===== Source material =====

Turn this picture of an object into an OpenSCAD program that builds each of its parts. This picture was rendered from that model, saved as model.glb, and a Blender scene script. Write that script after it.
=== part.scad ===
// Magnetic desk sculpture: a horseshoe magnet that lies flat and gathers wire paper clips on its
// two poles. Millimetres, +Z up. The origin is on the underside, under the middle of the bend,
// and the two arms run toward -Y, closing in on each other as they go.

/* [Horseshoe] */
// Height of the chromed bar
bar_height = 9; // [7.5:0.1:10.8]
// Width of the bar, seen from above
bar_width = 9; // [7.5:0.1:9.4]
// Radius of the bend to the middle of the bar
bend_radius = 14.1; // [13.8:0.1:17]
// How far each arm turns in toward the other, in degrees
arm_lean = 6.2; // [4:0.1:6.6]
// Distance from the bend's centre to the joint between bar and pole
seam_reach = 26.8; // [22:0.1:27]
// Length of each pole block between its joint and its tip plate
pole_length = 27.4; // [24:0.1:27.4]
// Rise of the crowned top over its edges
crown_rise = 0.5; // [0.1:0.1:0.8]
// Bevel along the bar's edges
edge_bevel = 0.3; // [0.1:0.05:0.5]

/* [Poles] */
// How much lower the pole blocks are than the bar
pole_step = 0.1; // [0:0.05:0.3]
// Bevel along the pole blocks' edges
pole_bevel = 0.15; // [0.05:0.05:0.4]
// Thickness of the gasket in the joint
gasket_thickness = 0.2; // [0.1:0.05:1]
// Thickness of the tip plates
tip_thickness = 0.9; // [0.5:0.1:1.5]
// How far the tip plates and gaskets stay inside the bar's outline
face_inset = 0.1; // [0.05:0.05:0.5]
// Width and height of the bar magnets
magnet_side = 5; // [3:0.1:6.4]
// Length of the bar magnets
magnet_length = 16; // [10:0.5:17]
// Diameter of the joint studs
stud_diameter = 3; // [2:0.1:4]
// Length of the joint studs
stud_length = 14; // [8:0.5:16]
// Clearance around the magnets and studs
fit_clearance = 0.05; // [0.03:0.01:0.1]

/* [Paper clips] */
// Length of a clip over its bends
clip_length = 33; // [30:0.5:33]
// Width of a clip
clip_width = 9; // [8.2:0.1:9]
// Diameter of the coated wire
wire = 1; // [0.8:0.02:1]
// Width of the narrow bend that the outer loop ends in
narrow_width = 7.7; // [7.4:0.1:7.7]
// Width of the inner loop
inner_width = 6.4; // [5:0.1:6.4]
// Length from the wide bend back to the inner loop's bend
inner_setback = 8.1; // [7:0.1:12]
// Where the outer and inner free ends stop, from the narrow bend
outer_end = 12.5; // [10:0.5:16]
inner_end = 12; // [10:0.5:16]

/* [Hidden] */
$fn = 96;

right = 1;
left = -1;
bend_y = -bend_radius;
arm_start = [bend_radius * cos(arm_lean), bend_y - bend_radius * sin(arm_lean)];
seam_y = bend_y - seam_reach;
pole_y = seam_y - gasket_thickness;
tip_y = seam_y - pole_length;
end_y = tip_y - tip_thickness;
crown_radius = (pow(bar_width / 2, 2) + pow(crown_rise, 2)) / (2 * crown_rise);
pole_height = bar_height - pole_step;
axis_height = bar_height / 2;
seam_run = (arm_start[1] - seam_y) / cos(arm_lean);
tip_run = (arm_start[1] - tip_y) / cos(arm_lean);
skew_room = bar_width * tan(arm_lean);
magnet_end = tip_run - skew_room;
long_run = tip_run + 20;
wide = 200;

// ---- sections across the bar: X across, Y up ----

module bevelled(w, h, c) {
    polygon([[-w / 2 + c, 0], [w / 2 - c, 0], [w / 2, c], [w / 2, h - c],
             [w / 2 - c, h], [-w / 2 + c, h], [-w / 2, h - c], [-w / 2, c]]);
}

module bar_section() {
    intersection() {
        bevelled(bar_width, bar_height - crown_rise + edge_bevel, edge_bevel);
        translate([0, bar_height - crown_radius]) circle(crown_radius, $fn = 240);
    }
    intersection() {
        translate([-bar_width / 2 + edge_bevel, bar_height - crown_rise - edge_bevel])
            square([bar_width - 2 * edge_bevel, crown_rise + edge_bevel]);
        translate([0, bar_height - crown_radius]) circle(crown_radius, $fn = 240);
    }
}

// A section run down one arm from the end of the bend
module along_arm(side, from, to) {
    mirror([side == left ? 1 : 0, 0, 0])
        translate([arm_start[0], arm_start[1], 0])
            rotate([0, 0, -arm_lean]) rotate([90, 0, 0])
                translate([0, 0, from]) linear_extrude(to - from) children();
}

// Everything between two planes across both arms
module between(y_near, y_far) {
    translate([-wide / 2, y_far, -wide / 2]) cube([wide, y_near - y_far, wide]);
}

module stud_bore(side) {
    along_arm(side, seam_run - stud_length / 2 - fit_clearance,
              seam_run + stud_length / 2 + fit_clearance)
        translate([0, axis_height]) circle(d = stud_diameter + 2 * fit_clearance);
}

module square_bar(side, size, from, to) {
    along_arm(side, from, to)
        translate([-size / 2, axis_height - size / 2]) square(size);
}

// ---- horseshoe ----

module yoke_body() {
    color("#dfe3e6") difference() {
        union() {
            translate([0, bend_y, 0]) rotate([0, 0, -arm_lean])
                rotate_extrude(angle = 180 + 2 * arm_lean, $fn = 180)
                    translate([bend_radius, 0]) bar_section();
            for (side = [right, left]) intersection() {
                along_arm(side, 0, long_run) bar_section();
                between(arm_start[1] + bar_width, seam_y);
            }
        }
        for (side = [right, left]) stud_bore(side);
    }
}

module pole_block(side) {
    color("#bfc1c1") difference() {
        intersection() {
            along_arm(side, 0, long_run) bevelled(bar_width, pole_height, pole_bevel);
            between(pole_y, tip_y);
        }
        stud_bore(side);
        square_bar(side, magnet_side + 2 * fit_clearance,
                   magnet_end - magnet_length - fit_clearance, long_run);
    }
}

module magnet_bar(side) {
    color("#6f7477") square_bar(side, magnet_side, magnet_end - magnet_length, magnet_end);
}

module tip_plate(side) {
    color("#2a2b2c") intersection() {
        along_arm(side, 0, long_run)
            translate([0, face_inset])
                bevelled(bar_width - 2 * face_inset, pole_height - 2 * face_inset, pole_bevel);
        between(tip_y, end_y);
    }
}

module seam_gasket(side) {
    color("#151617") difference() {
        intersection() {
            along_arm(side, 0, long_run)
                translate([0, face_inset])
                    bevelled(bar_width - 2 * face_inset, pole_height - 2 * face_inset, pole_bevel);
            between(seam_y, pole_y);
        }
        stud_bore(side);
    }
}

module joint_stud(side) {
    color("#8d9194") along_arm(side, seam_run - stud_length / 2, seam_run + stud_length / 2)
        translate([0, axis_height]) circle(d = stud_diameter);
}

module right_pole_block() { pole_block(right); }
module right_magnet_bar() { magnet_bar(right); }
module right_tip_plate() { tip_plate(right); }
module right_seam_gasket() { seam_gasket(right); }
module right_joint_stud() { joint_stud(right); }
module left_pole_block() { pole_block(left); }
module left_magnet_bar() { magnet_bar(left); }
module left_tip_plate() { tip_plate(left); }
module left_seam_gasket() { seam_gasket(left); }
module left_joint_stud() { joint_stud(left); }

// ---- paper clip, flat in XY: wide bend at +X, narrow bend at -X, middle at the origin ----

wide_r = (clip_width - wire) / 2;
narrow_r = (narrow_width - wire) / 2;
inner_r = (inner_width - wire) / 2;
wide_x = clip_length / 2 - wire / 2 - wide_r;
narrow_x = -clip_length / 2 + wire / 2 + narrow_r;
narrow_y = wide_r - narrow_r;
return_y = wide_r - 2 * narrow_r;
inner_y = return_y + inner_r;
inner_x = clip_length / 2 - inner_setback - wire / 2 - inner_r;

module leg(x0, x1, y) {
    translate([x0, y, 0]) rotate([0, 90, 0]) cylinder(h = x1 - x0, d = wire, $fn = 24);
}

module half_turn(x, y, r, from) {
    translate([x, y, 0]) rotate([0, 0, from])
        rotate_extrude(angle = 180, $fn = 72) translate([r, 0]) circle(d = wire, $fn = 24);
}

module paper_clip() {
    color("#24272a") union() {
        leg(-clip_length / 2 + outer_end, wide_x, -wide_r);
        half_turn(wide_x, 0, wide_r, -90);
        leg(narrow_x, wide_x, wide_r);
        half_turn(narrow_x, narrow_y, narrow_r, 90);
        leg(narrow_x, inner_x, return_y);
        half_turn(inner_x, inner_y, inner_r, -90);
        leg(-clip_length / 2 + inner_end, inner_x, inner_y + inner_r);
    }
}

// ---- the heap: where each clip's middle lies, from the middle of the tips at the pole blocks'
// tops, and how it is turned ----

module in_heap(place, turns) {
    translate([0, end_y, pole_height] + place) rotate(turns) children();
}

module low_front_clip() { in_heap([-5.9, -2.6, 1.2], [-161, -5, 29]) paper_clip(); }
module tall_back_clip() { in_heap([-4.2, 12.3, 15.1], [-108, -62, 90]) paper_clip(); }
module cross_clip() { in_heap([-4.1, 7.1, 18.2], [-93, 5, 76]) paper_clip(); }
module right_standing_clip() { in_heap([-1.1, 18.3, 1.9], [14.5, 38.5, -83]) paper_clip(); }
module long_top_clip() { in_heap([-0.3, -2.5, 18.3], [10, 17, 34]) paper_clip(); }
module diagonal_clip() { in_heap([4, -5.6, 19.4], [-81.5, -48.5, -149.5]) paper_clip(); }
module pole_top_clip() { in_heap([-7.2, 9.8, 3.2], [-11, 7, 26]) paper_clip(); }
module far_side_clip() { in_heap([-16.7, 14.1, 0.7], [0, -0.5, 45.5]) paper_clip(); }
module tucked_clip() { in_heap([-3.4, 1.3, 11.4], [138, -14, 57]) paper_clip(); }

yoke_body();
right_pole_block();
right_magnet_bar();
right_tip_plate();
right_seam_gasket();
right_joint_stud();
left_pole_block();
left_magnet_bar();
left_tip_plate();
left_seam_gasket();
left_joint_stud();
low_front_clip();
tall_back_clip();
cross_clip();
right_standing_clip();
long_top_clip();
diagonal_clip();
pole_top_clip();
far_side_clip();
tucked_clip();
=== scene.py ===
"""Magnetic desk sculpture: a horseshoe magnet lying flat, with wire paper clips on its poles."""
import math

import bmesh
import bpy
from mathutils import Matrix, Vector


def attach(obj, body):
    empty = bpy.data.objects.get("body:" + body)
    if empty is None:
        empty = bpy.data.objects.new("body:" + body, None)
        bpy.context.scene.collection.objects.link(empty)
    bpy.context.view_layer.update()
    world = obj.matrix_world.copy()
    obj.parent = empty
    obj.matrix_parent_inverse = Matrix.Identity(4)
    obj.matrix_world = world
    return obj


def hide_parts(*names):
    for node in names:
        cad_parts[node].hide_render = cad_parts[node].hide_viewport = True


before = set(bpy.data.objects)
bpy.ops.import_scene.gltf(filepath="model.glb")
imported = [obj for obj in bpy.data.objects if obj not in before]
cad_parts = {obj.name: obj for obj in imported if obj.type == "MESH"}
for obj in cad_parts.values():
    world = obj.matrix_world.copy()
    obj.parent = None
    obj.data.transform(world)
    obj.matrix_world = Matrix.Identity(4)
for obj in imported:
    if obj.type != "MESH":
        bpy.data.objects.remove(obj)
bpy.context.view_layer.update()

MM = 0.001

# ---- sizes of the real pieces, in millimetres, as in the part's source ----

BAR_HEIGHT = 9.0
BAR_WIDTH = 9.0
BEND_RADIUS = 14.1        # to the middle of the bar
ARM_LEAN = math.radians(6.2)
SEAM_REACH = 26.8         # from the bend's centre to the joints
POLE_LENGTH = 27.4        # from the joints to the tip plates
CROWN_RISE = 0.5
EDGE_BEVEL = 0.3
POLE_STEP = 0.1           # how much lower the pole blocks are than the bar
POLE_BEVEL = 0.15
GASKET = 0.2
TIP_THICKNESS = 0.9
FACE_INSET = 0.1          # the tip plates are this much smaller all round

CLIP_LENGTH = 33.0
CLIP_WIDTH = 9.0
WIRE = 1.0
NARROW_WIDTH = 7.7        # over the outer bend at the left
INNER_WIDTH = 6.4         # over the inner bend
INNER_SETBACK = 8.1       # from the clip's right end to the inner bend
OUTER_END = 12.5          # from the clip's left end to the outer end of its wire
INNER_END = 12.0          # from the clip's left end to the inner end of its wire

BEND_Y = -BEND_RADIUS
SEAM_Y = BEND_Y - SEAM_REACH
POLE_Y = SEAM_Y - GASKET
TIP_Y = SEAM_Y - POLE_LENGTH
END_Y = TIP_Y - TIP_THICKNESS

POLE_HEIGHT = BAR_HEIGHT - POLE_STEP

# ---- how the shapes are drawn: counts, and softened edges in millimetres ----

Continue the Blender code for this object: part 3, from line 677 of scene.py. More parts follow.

=====

→ Brief
Give the exact lines, and only those, from the line containing "yoke_body();" through the line containing "obj.matrix_parent_inverse = Matrix.Identity(4)" in the entries above.

→ Result
yoke_body();
right_pole_block();
right_magnet_bar();
right_tip_plate();
right_seam_gasket();
right_joint_stud();
left_pole_block();
left_magnet_bar();
left_tip_plate();
left_seam_gasket();
left_joint_stud();
low_front_clip();
tall_back_clip();
cross_clip();
right_standing_clip();
long_top_clip();
diagonal_clip();
pole_top_clip();
far_side_clip();
tucked_clip();
=== scene.py ===
"""Magnetic desk sculpture: a horseshoe magnet lying flat, with wire paper clips on its poles."""
import math

import bmesh
import bpy
from mathutils import Matrix, Vector


def attach(obj, body):
    empty = bpy.data.objects.get("body:" + body)
    if empty is None:
        empty = bpy.data.objects.new("body:" + body, None)
        bpy.context.scene.collection.objects.link(empty)
    bpy.context.view_layer.update()
    world = obj.matrix_world.copy()
    obj.parent = empty
    obj.matrix_parent_inverse = Matrix.Identity(4)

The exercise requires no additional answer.